LiteQSign: Lightweight and Quantum-Safe Signatures for Heterogeneous IoT Applications
Attila A. Yavuz, Saleh Darzi, Saif E. Nouma
TL;DR
LiteQS tackles the user- and energy-centric needs of IoT in a quantum-enabled future by offering a lightweight post-quantum signature that preserves signer efficiency through a fixed number of PRF calls and enables verifiers to derive one-time public keys from a master public key via encrypted evaluations. The scheme combines HORS-based signing, Davies-Meyer OWF, AES-128 PRFs, and a BGV-based FHE instantiation to achieve non-interactive, scalable public-key construction without trusted third parties. Security is established in the ROM via reductions to EU-CMA on HORS, while performance demonstrates substantial gains in signer efficiency, memory footprint, and energy consumption on both commodity hardware and constrained 8-bit MCUs, with reasonable verifier overhead and offline/online trade-offs. These results indicate that LiteQS can provide practical, quantum-resilient authentication for heterogeneous IoT deployments, enabling longer device lifetimes and scalable, verifiable security in large networks.
Abstract
The rapid proliferation of resource-constrained IoT devices across sectors like healthcare, industrial automation, and finance introduces major security challenges. Traditional digital signatures, though foundational for authentication, are often infeasible for low-end devices with limited computational, memory, and energy resources. Also, the rise of quantum computing necessitates post-quantum (PQ) secure alternatives. However, NIST-standardized PQ signatures impose substantial overhead, limiting their practicality in energy-sensitive applications such as wearables, where signer-side efficiency is critical.

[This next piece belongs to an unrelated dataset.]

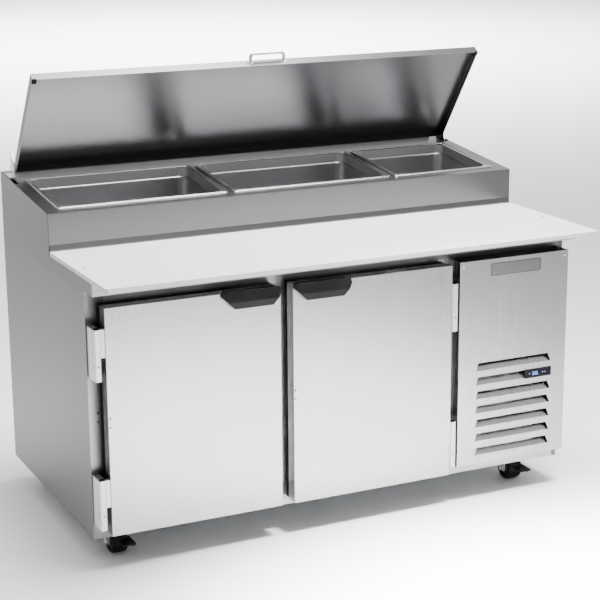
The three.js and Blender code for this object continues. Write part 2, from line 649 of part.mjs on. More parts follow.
function condenser() {
  const x0 = BAY_MID_X - CONDENSER.w / 2;
  const x1 = BAY_MID_X + CONDENSER.w / 2;
  const z1 = CONDENSER.z0 + CONDENSER.h;
  let core = box(x0, x1, CONDENSER.y0, CONDENSER.y1, CONDENSER.z0, z1);
  const rows = 9;
  for (let i = 0; i < rows; i += 1) {
    const z = CONDENSER.z0 + 16 + i * 28;
    core = core.subtract(box(x0 + 12, x1 - 12, CONDENSER.y0 - 1, CONDENSER.y0 + 20, z, z + 14));
  }
  const shroud = box(x0, x1, CONDENSER.y1 - 1, CONDENSER.y1 + 36, CONDENSER.z0, z1);
  const bore = cylinder(116, 200, 'y', BAY_MID_X, CONDENSER.y1 + 102, FAN_Z, 28);
  const feet = box(x0, x1, CONDENSER.y0, CONDENSER.y1 + 30, FLOOR_Z0 + GAP, CONDENSER.z0 + 2);
  return join(core, shroud.subtract(bore), feet);
}
add('condenser', condenser(), ALUMINIUM);

function fan(x, y, z, radius, blades) {
  let whole = cylinder(radius * 0.28, 24, 'y', x, y, z, 16);
  const pitch = THREE.MathUtils.degToRad(28);
  for (let i = 0; i < blades; i += 1) {
    const blade = new THREE.BoxGeometry(radius * 0.52, 2.4, radius * 0.78);
    blade.rotateZ(pitch);
    blade.translate(0, 0, radius * 0.58);
    blade.rotateY((i * Math.PI * 2) / blades);
    blade.translate(x, y, z);
    whole = whole.add(solid(blade));
  }
  return whole;
}
add('condenser_fan', fan(BAY_MID_X, CONDENSER.y1 + 20, FAN_Z, 104, 5), ALUMINIUM);

function compressor() {
  const x = BAY_MID_X + 20;
  const y = 520;
  const z = FLOOR_Z0 + GAP;
  const r = 84;
  const profile = [[0, 14], [r - 12, 14], [r, 30], [r, 150], [r - 10, 178], [r - 34, 198], [0, 204]];
  const pot = new THREE.LatheGeometry(profile.map(([a, b]) => new THREE.Vector2(a, b)), 20);
  pot.rotateX(Math.PI / 2);
  pot.translate(x, y, z);
  const plate = box(x - r - 14, x + r + 14, y - r - 4, y + r + 4, z, z + 16);
  const bracket = box(x + r - 30, x + r + 22, y - 26, y + 26, z + 60, z + 130);
  const hollow = cylinder(r - 14, 150, 'z', x, y, z + 75, 20);
  return join(solid(pot), plate, bracket).subtract(hollow);
}
add('compressor', compressor(), MACHINE_BLACK);

const EVAPORATOR = { x0: 420, x1: 760, y0: 560, y1: 712, z0: 540, z1: 690 };
const EVAP_FAN = { x: 590, y: 578, z: 616, r: 56 };
function evaporator() {
  const e = EVAPORATOR;
  const t = 3;
  const housing = box(e.x0, e.x1, e.y0, e.y1, e.z0, e.z1)
    .subtract(box(e.x0 + t, e.x1 - t, e.y0 + t, e.y1 - 40, e.z0 - 1, e.z1 - t));
  const mouth = cylinder(EVAP_FAN.r + 8, 20, 'y', EVAP_FAN.x, e.y0, EVAP_FAN.z, 24);
  return housing.subtract(mouth);
}
add('evaporator', evaporator(), ALUMINIUM);
add('evaporator_fan', fan(EVAP_FAN.x, EVAP_FAN.y, EVAP_FAN.z, EVAP_FAN.r, 5), BLACK_PLASTIC);

// ---------- wire shelves ----------
const SHELF = { z: 380, y0: 60, y1: 520, rod: 6, wire: 4, wires: 10 };
function wireShelf(x0, x1) {
  const { z, y0, y1, rod, wire, wires } = SHELF;
  const inside = box(x0 + rod, x1 - rod, y0 + rod, y1 - rod, z - 1, z + rod + 1);
  let grid = box(x0, x1, y0, y1, z, z + rod).subtract(inside);
  for (let i = 1; i <= wires; i += 1) {
    const x = x0 + ((x1 - x0) * i) / (wires + 1);
    grid = grid.add(box(x - wire / 2, x + wire / 2, y0 + 1, y1 - 1, z + rod - wire, z + rod - 0.5));
  }
  return grid;
}
add('shelf_left', wireShelf(WALL + 6, 566), GALVANISED);
add('shelf_right', wireShelf(572, BULKHEAD_X0 - 6), GALVANISED);

// ---------- casters ----------
function fork() {
  const legIn = WHEEL_W / 2 + 2;
  const legOut = legIn + FORK_T;
  const crown = box(-legOut, legOut, -TRAIL - 16, 26, -4.3, -0.8);
  const race = cylinder(24, 13.7, 'z', 0, 0, 4.85, 20);
  const side = [[-TRAIL - 14, -2], [24, -2], [-TRAIL + 12, AXLE_Z - 9], [-TRAIL - 12, AXLE_Z - 9]];
  const axle = cylinder(AXLE_R, 2 * legOut + 5, 'x', 0, -TRAIL, AXLE_Z, 16);
  return join(crown, race, alongX(side, legIn, legOut), alongX(side, -legOut, -legIn), axle);
}

function wheel() {
  const half = WHEEL_W / 2;
  const bore = AXLE_R + 0.4;
  const shoulder = 5;
  const side = WHEEL_R - 16;
  const profile = [[bore, -half], [side, -half], [WHEEL_R - shoulder, -half + 1], [WHEEL_R, -half + shoulder],
    [WHEEL_R, half - shoulder], [WHEEL_R - shoulder, half - 1], [side, half], [bore, half], [bore, -half]];
  const geometry = new THREE.LatheGeometry(profile.map(([a, b]) => new THREE.Vector2(a, b)), 26);
  geometry.rotateZ(Math.PI / 2);
  geometry.translate(0, -TRAIL, AXLE_Z);
  return solid(geometry);
}

// a foot lever on the fork's nose, beside the tread
function brakeLever() {
  const nose = -TRAIL - WHEEL_R;
  const x0 = WHEEL_W / 2 + 2 + FORK_T + GAP;
  const x1 = x0 + 3.5;
  const pad = box(-4, x1, nose - 34, nose - 3, AXLE_Z + 3, AXLE_Z + 8);
  const web = box(x0, x1, nose - 20, -TRAIL + 9, AXLE_Z - 6, AXLE_Z + 8);
  const bore = cylinder(AXLE_R + 0.4, 20, 'x', x0, -TRAIL, AXLE_Z, 16);
  return join(pad, web).subtract(bore);
}

for (const [end, y] of Object.entries(CASTER_Y)) {
  for (const [side, x] of Object.entries(CASTER_X)) {
    const caster = new THREE.Group();
    caster.position.set(x, y, 0);
    cabinet.add(caster);
    add(`caster_fork_${end}_${side}`, fork(), GALVANISED, caster);
    add(`caster_wheel_${end}_${side}`, wheel(), WHEEL_BLACK, caster);
    if (end === 'front') {
      add(`caster_brake_${side}`, brakeLever(), BLACK_PLASTIC, caster);
    }
  }
}

export default part;
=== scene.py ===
"""Refrigerated prep table with a raised pan rail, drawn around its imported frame."""

import math

import bmesh
import bpy
from bpy.props import FloatProperty, FloatVectorProperty, PointerProperty
from mathutils import Matrix, Vector


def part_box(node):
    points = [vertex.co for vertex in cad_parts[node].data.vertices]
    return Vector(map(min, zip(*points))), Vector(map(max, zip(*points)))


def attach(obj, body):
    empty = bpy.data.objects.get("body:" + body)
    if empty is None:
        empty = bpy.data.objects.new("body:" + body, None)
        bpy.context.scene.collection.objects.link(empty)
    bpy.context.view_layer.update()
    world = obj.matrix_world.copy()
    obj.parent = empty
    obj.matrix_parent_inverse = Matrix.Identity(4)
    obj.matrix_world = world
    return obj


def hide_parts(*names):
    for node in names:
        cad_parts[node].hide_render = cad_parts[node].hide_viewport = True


bl_info = {
    "name": "Refrigerated prep table",
    "version": (1, 0, 0),
    "blender": (4, 5, 0),
    "location": "View3D > Sidebar > Prep table",
    "description": "Finishes and fine pieces of a two door prep table with a pan rail",
    "category": "Object",
}

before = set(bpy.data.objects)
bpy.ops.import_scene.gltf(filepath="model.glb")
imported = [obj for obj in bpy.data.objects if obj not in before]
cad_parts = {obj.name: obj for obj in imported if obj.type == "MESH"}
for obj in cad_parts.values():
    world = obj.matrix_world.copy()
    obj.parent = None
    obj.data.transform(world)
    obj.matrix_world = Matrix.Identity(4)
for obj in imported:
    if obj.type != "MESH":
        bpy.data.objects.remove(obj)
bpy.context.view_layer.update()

# Every size below is in millimetres from the cabinet's front left lower corner.
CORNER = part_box("left_wall")[0]
WIDTH = 1524
RAIL_Y = 303
RAIL_FRONT_Z = 864
SLOPE = math.atan2(47, 467)
LID_OPEN = math.radians(54.3)
LID_AXIS = Vector((0, 698.4, 920.5))
RAIL = Matrix.Translation((0, RAIL_Y, RAIL_FRONT_Z)) @ Matrix.Rotation(SLOPE, 4, "X")
LID = Matrix.Translation(LID_AXIS) @ Matrix.Rotation(-LID_OPEN, 4, "X")
LID_FRONT = -378
DOOR_FACE = -60
DOOR_Z = (25, 672)
BOARD_TOP = 757
PANS = {"pan_left": (40, 570), "pan_centre": (585, 1115), "pan_right": (1130, 1484)}
PAN_V = (37.2, 352.2)
HINGE_X = {"left": 13, "right": 1114.5}
HINGE_Y = -50.5
HINGE_SPLITS = {"upper": 512, "lower": 86.6}
KNUCKLE_LONG = 103
KNUCKLE_SHORT = 41
DOOR_X = {"left": (35, 549), "right": (588, 1102)}
CASTER_X = {"left": 91, "right": 1404}
CASTER_Y = {"front": 95, "rear": 675}
AXLE_Z = -42.5
SHELF_Z = 383
TRAIL = 20
THINNEST = 0.02
SHARP = math.radians(38)

# The view's place, in the same millimetres, and its angles in degrees.
VIEW_PLACE = (-1322.98, -4112.06, 1803.21)
VIEW_HEADING = 25.4904
VIEW_DROP = 14.6751
VIEW_ROLL = 0.4327
VIEW_LENS = 99.605
FLOOR_REACH = 24


def spot(point):
    """A place in the frame, in metres, from a point in millimetres."""
    return CORNER + Vector(point) / 1000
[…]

To address these challenges, we present LightQSign (LightQS), a novel lightweight PQ signature that achieves near-optimal signature generation efficiency with only a small, constant number of hash operations per signing. Its core innovation enables verifiers to obtain one-time hash-based public keys without interacting with signers or third parties through secure computation. We formally prove the security of LightQSign in the random oracle model and evaluate its performance on commodity hardware and a resource-constrained 8-bit AtMega128A1 microcontroller. Experimental results show that LightQSign outperforms NIST PQC standards with lower computational overhead, minimal memory usage, and compact signatures. On an 8-bit microcontroller, it achieves up to 1.5-24x higher energy efficiency and 1.7-22x shorter signatures than PQ counterparts, and 56-76x better energy efficiency than conventional standards-enabling longer device lifespans and scalable, quantum-resilient authentication.